On the bottom floor of the Asheville Police Department, Evidence Manager Lee Smith wheels out a large mail cart full of guns. He follows that with two restaurant-size trash cans. All three have dozens of rifle muzzles protruding from them.

What a sight: APD Evidence Manager Lee Smith holds one of the more valuable weapons netted in the city’s recent effort to buy up guns. Photo By Jonathan Welch

Fishing deep into the mail cart, Smith pulls out a sawed-off, pump-action shotgun and points to the place where the weapon’s serial number has been filed away. “It makes you wonder what kind of situation it was used in,” he says.

But like the history of the other weapons rounded up during the department’s buyback campaign earlier this month, that information will remain lost along with the serial number. As part of the push to get guns off the street, officers involved in the program didn’t ask questions, they just paid out: $50 for handguns and rifles; $100 for assault weapons. For two weekends, the department set up shop at city community centers, buying up the guns. That effort ended Dec. 15.

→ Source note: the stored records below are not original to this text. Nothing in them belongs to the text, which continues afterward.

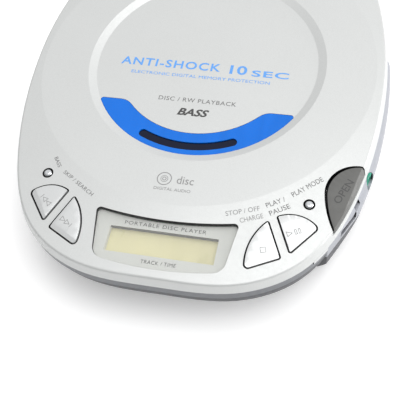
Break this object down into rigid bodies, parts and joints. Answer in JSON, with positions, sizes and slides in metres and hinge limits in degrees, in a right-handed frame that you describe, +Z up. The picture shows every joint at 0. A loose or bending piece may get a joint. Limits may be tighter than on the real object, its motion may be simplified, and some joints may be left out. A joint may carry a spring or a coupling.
{
  "type": "portable cd player",
  "caption": "Portable disc player with a hinged lid, display window, sprung keys, open button, volume wheel, spindle and sliding laser pickup.",
  "frame": {"origin": "on the table under the middle of the whole footprint", "axes": "+Z up, -Y towards the front edge with the display, +Y towards the lid's hinge, +X towards the side with the jack and the volume wheel"},
  "size_m": [0.1339, 0.1559, 0.029],
  "materials": {
    "silver_lid": "satin silver paint on plastic",
    "silver_keys": "satin silver paint",
    "round_keys": "polished",
    "grey_cabinet": "fine satin grey",
    "dark_shell": "fine satin dark grey",
    "open_grey": "satin charcoal",
    "black_plastic": "matte black",
    "green_plastic": "satin green",
    "blue_window": "clear tinted blue",
    "smoked_window": "smoked navy",
    "clear_lens": "clear",
    "mask": "matt silver print",
    "lcd": "yellow-green liquid crystal",
    "board": "green solder mask",
    "chips": "moulded black",
    "can": "sleeved can",
    "rubber": "matt",
    "steel": "plated",
    "motor_can": "zinc plated",
    "cell_jacket": "printed jacket",
    "gear_white": "acetal"
  },
  "bodies": {
    "case": {"upper_cabinet": "grey_cabinet", "side_panel": "grey_cabinet", "bottom_shell": "dark_shell", "rubber_feet": "rubber", "case_screws": "steel", "battery_cells": "cell_jacket", "contact_plates": "steel", "contact_springs": "steel", "dc_jack": "black_plastic", "main_board": "board", "main_chips": "chips", "capacitors": "can", "jack_board": "board", "headphone_jack": "green_plastic", "volume_pot": "black_plastic", "hold_switch": "black_plastic", "lid_switch": "black_plastic", "open_spring": "steel", "hinge_pins": "steel", "lid_springs": "steel", "mechanism_chassis": "steel", "guide_rods": "steel", "dampers": "rubber", "damper_screws": "steel", "spindle_motor": "motor_can", "sled_motor": "motor_can"},
    "lid": {"lid_cover": "silver_lid", "lid_inner_panel": "black_plastic", "lid_screws": "steel", "disc_window": "blue_window", "window_insert": "smoked_window", "lcd_lens": "clear_lens", "lcd_mask": "mask", "lcd_glass": "lcd", "control_board": "board", "key_switches": "chips"},
    "skip_back": {"skip_back_key": "silver_keys"},
    "skip_forward": {"skip_forward_key": "silver_keys"},
    "stop": {"stop_key": "silver_keys"},
    "play": {"play_key": "silver_keys"},
    "bass": {"bass_key": "round_keys"},
    "mode": {"mode_key": "round_keys"},
    "open_button": {"open_button": "open_grey"},
    "volume_wheel": {"volume_wheel": "black_plastic"},
    "hold_knob": {"hold_knob": "black_plastic"},
    "battery_door": {"battery_door": "dark_shell"},
    "turntable": {"turntable": "black_plastic", "hub_balls": "steel"},
    "pickup": {"pickup_body": "black_plastic", "objective_lens": "clear_lens", "pickup_rack": "gear_white"},
    "drive_gear": {"drive_gear": "gear_white"},
    "motor_pinion": {"motor_pinion": "gear_white"}
  },
  "joints": [
    {"name": "lid_hinge", "type": "hinge", "parent": "case", "child": "lid", "pos_m": [-0.0008, 0.07455, 0.0262], "axis": [-1, 0, 0], "range_deg": [0, 75]},
    {"name": "skip_back_press", "type": "slide", "parent": "lid", "child": "skip_back", "axis": [0, 0, -1], "range_m": [0, 0.00045], "stiffness_N_per_m": 300, "springref_m": -0.0005},
    {"name": "skip_forward_press", "type": "slide", "parent": "lid", "child": "skip_forward", "axis": [0, 0, -1], "range_m": [0, 0.00045], "stiffness_N_per_m": 300, "springref_m": -0.0005},
    {"name": "stop_press", "type": "slide", "parent": "lid", "child": "stop", "axis": [0, 0, -1], "range_m": [0, 0.00045], "stiffness_N_per_m": 300, "springref_m": -0.0005},
    {"name": "play_press", "type": "slide", "parent": "lid", "child": "play", "axis": [0, 0, -1], "range_m": [0, 0.00045], "stiffness_N_per_m": 300, "springref_m": -0.0005},
    {"name": "bass_press", "type": "slide", "parent": "lid", "child": "bass", "axis": [0, 0, -1], "range_m": [0, 0.00045], "stiffness_N_per_m": 300, "springref_m": -0.0005},
    {"name": "mode_press", "type": "slide", "parent": "lid", "child": "mode", "axis": [0, 0, -1], "range_m": [0, 0.00045], "stiffness_N_per_m": 300, "springref_m": -0.0005},
    {"name": "open_press", "type": "slide", "parent": "case", "child": "open_button", "axis": [-0.9344, 0.3562, 0], "range_m": [0, 0.001], "stiffness_N_per_m": 400, "springref_m": -0.001, "deforming": ["open_spring"]},
    {"name": "volume_turn", "type": "hinge", "parent": "case", "child": "volume_wheel", "pos_m": [0.0526, -0.04245, 0.0186], "axis": [0, 0, 1], "range_deg": [0, 270]},
    {"name": "hold_slide", "type": "slide", "parent": "case", "child": "hold_knob", "axis": [-0.3562, -0.9344, 0], "range_m": [0, 0.0016]},
    {"name": "battery_door_slide", "type": "slide", "parent": "case", "child": "battery_door", "axis": [0, -1, 0], "range_m": [0, 0.036]},
    {"name": "disc_spin", "type": "hinge", "parent": "case", "child": "turntable", "pos_m": [-0.0008, 0.01095, 0.0209], "axis": [0, 0, 1], "continuous": true},
    {"name": "gear_turn", "type": "hinge", "parent": "case", "child": "drive_gear", "pos_m": [-0.00322, 0.0453, 0.008], "axis": [0, 0, -1], "range_deg": [0, 533]},
    {"name": "pinion_turn", "type": "hinge", "parent": "case", "child": "motor_pinion", "pos_m": [0.00832, 0.04429, 0.0062], "axis": [0, 0, -1], "range_deg": [-1916, 0]},
    {"name": "pickup_slide", "type": "slide", "parent": "case", "child": "pickup", "axis": [-0.7071, 0.7071, 0], "range_m": [0, 0.0325]}
  ],
  "couplings": [
    {"joint": "gear_turn", "follows": "pickup_slide", "rad_per_m": 285.71},
    {"joint": "pinion_turn", "follows": "pickup_slide", "rad_per_m": -1028.6}
  ]
}
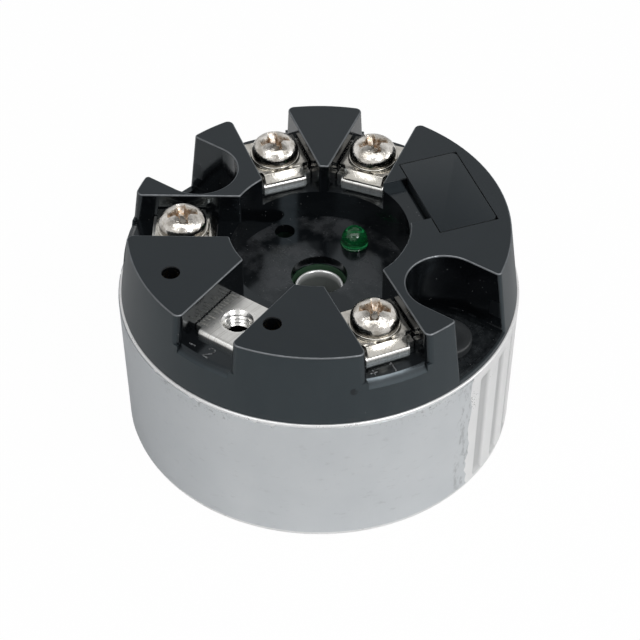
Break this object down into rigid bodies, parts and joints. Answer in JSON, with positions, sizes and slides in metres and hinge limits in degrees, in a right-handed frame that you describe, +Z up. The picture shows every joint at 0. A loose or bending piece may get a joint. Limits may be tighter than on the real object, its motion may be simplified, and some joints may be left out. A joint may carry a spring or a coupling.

To date, more than 300 have been collected, Smith reports. Many are in poor shape—rickety and rusty. “Most of the weapons you are going to get are ones people have had sitting around,” he notes.

But a few are worth significantly more than the $50 offered by the APD. Pawnshops, however, require paperwork—a hassle if the gun was stolen or used in a crime.

After being run through a database to see if any were stolen, the guns will be shipped to Biltmore Iron and Metal for destruction. The whole load, says Smith, will be reduced to scrap in the space of two hours. A few select specimens may be rendered unfireable and used to train rookie officers and forensics experts.

Vice Mayor Jan Davis, who guided the issue onto a City Council agenda in November, is pleased with the results. “Even if it quit today, it’s a huge success,” he says.

But Davis, who worked with community activist (and former Vice Mayor) Gene Ellison to ignite the campaign, hopes to keep it going. There’s still money left from City Council’s $25,000 appropriation and the $7,000 in private donations, and Davis wants more stations set up to receive guns in 2008. In the meantime, anyone interested can call the APD and set up a time to make the sale—no questions asked.